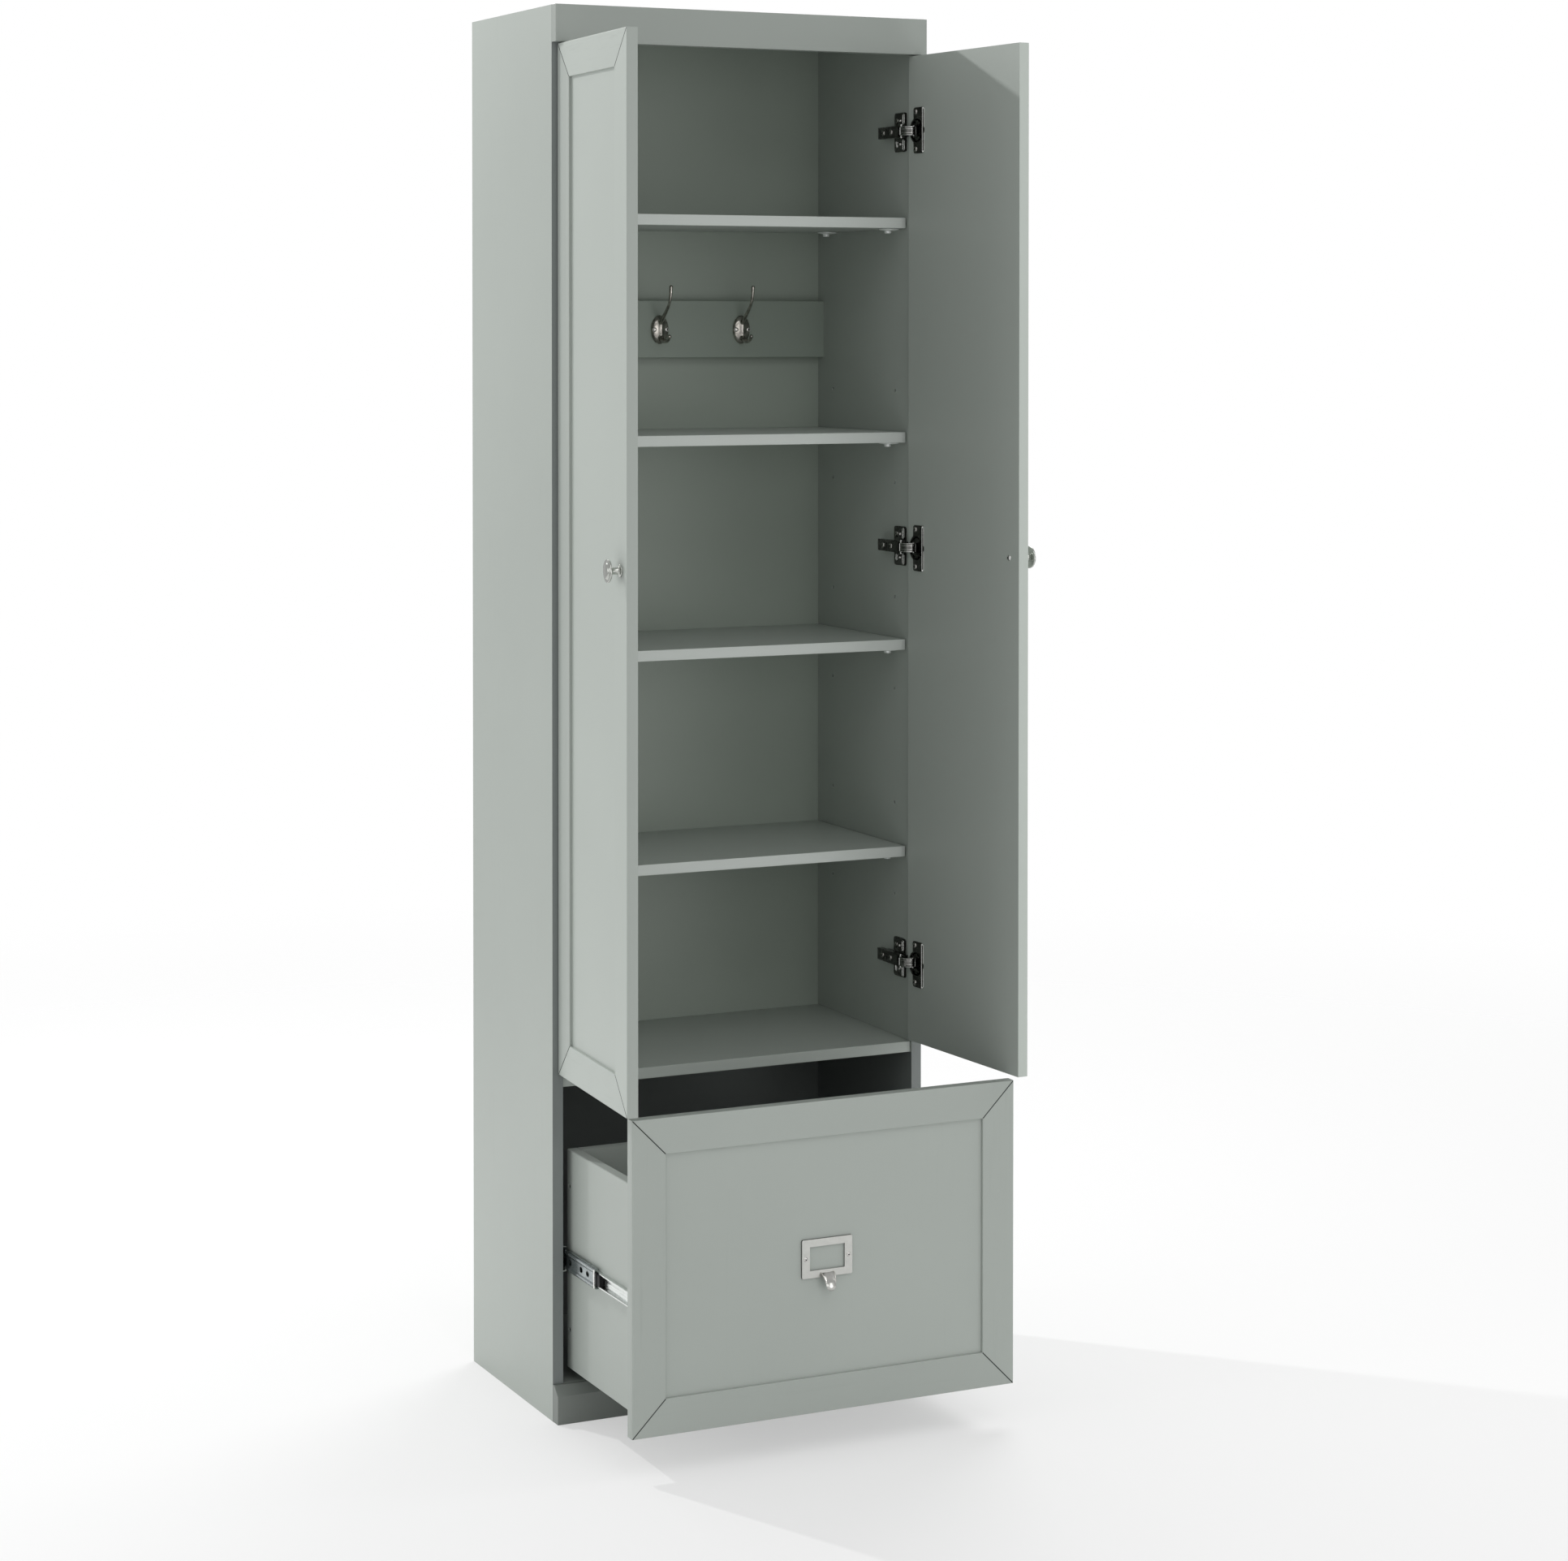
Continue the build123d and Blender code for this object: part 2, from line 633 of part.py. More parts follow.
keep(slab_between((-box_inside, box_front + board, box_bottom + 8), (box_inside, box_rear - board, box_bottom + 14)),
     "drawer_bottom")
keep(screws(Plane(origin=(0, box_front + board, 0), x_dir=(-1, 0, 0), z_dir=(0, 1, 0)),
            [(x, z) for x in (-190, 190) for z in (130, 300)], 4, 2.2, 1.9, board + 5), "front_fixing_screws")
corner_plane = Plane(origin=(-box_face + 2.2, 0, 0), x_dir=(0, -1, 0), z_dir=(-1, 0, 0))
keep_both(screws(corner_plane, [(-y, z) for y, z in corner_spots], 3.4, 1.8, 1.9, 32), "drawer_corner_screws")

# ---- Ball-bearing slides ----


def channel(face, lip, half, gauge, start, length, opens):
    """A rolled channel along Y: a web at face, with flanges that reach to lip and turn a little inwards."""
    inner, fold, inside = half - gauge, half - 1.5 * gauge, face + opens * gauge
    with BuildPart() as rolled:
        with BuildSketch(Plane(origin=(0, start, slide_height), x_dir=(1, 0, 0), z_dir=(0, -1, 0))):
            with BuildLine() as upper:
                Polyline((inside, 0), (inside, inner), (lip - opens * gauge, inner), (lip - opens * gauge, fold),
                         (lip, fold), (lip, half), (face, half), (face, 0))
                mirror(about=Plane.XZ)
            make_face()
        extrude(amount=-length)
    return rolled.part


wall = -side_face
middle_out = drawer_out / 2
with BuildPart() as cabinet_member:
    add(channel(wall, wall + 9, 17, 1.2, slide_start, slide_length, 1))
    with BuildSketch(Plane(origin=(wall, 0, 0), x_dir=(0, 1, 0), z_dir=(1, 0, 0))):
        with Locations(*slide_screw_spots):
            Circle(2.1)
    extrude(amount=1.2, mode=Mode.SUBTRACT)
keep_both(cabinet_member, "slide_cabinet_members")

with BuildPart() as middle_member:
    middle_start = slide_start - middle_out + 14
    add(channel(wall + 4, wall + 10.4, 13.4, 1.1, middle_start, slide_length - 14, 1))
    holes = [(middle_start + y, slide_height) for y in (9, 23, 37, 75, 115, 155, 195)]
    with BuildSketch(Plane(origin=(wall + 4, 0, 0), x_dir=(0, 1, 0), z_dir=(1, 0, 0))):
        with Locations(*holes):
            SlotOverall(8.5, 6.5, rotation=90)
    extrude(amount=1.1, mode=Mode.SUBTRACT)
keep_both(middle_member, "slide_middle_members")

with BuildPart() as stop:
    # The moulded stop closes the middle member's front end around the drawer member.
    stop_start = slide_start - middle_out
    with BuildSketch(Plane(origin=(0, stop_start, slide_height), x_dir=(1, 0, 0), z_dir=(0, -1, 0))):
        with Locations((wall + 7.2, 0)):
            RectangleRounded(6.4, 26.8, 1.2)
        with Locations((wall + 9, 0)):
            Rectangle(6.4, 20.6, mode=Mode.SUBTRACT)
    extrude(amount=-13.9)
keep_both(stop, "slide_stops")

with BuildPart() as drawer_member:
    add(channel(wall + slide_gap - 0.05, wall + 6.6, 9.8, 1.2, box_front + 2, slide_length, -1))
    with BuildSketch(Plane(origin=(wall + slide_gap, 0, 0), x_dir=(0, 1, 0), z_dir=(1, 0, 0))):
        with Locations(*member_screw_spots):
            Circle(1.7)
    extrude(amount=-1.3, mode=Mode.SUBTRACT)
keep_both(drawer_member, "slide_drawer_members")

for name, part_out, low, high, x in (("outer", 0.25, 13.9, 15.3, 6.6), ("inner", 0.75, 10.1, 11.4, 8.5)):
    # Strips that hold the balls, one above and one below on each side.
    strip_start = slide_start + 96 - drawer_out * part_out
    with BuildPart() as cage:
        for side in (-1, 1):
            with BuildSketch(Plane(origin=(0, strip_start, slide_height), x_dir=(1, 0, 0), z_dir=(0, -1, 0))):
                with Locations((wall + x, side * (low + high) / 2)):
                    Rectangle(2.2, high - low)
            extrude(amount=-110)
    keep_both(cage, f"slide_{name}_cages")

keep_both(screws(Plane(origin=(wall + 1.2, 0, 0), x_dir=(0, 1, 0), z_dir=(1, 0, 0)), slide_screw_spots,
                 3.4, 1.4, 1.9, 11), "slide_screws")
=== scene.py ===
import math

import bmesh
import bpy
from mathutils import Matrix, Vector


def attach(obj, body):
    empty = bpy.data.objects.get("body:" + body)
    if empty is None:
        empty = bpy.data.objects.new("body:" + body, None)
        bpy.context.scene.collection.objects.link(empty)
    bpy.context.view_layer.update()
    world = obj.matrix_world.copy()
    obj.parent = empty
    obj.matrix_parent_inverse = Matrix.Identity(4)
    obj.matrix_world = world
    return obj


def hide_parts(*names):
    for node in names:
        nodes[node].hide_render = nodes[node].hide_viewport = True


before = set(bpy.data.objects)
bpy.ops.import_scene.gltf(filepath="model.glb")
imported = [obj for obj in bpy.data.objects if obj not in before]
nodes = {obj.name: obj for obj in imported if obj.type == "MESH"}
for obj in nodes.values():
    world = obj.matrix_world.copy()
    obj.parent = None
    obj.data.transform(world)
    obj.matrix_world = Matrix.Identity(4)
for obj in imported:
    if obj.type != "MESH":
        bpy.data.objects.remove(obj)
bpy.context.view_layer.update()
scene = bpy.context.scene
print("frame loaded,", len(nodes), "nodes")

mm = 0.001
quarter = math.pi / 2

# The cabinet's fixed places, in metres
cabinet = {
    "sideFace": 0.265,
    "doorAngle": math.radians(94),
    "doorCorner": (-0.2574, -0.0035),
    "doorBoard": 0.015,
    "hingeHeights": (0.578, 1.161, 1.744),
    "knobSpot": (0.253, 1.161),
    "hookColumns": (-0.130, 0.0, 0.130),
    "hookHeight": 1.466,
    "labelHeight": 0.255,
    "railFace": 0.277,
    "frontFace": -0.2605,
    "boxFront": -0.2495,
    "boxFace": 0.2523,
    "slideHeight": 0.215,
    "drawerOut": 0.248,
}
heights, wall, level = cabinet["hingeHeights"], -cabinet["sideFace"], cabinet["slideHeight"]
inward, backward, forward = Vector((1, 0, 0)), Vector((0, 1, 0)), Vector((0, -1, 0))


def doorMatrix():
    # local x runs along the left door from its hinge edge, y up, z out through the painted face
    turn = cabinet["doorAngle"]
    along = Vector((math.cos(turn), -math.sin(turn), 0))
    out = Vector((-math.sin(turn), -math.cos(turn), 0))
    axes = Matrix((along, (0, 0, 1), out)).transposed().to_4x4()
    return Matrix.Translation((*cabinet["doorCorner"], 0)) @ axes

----

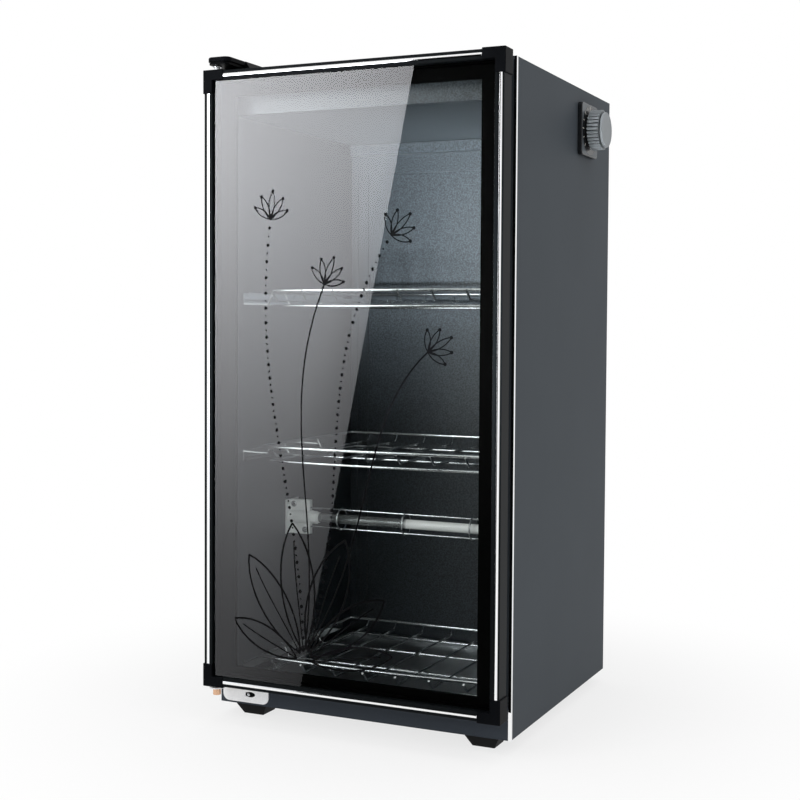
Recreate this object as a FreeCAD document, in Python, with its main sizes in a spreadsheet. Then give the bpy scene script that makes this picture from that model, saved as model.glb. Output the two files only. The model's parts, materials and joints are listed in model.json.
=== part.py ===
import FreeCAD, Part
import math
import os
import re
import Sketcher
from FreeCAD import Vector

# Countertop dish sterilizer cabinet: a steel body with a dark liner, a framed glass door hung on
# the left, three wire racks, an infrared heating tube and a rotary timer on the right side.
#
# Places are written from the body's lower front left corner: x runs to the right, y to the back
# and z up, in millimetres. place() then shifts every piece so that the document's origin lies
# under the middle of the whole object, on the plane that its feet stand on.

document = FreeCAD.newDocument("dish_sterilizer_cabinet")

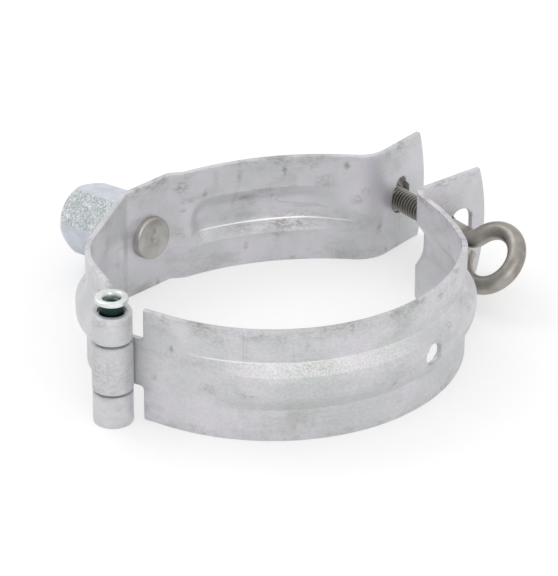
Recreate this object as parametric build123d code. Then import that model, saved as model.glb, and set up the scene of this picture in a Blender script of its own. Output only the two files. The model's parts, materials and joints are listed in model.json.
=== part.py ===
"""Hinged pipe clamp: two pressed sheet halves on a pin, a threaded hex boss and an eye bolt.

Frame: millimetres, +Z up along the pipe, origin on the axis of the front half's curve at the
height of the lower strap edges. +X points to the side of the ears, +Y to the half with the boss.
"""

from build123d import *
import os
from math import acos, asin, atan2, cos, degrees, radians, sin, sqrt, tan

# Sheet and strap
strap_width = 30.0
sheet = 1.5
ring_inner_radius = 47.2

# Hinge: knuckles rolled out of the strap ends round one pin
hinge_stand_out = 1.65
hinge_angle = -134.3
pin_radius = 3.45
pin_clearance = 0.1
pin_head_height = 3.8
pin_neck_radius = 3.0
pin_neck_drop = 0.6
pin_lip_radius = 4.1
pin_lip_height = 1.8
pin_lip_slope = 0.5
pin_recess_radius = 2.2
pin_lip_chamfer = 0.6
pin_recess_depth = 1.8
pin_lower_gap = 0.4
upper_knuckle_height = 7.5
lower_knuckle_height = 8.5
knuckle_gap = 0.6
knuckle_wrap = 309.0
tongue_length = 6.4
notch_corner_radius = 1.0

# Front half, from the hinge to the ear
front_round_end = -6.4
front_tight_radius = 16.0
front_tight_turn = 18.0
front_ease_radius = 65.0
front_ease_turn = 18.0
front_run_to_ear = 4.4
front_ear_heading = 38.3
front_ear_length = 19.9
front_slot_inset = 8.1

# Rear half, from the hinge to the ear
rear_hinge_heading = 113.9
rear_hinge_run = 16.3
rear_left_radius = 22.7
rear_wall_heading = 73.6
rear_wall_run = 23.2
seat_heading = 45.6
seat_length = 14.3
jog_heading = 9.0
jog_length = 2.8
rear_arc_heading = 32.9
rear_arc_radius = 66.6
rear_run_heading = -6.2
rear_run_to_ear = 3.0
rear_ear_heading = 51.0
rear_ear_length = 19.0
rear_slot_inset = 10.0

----

• THE REQUEST: Print only the run of lines that begins with the line containing "for name, part_out, low, high, x" and ends with the line containing "bpy.data.objects.remove(obj)", both included, exactly as they read.

• EXERCISE SOLUTION:
for name, part_out, low, high, x in (("outer", 0.25, 13.9, 15.3, 6.6), ("inner", 0.75, 10.1, 11.4, 8.5)):
    # Strips that hold the balls, one above and one below on each side.
    strip_start = slide_start + 96 - drawer_out * part_out
    with BuildPart() as cage:
        for side in (-1, 1):
            with BuildSketch(Plane(origin=(0, strip_start, slide_height), x_dir=(1, 0, 0), z_dir=(0, -1, 0))):
                with Locations((wall + x, side * (low + high) / 2)):
                    Rectangle(2.2, high - low)
            extrude(amount=-110)
    keep_both(cage, f"slide_{name}_cages")

keep_both(screws(Plane(origin=(wall + 1.2, 0, 0), x_dir=(0, 1, 0), z_dir=(1, 0, 0)), slide_screw_spots,
                 3.4, 1.4, 1.9, 11), "slide_screws")
=== scene.py ===
import math

import bmesh
import bpy
from mathutils import Matrix, Vector


def attach(obj, body):
    empty = bpy.data.objects.get("body:" + body)
    if empty is None:
        empty = bpy.data.objects.new("body:" + body, None)
        bpy.context.scene.collection.objects.link(empty)
    bpy.context.view_layer.update()
    world = obj.matrix_world.copy()
    obj.parent = empty
    obj.matrix_parent_inverse = Matrix.Identity(4)
    obj.matrix_world = world
    return obj


def hide_parts(*names):
    for node in names:
        nodes[node].hide_render = nodes[node].hide_viewport = True


before = set(bpy.data.objects)
bpy.ops.import_scene.gltf(filepath="model.glb")
imported = [obj for obj in bpy.data.objects if obj not in before]
nodes = {obj.name: obj for obj in imported if obj.type == "MESH"}
for obj in nodes.values():
    world = obj.matrix_world.copy()
    obj.parent = None
    obj.data.transform(world)
    obj.matrix_world = Matrix.Identity(4)
for obj in imported:
    if obj.type != "MESH":
        bpy.data.objects.remove(obj)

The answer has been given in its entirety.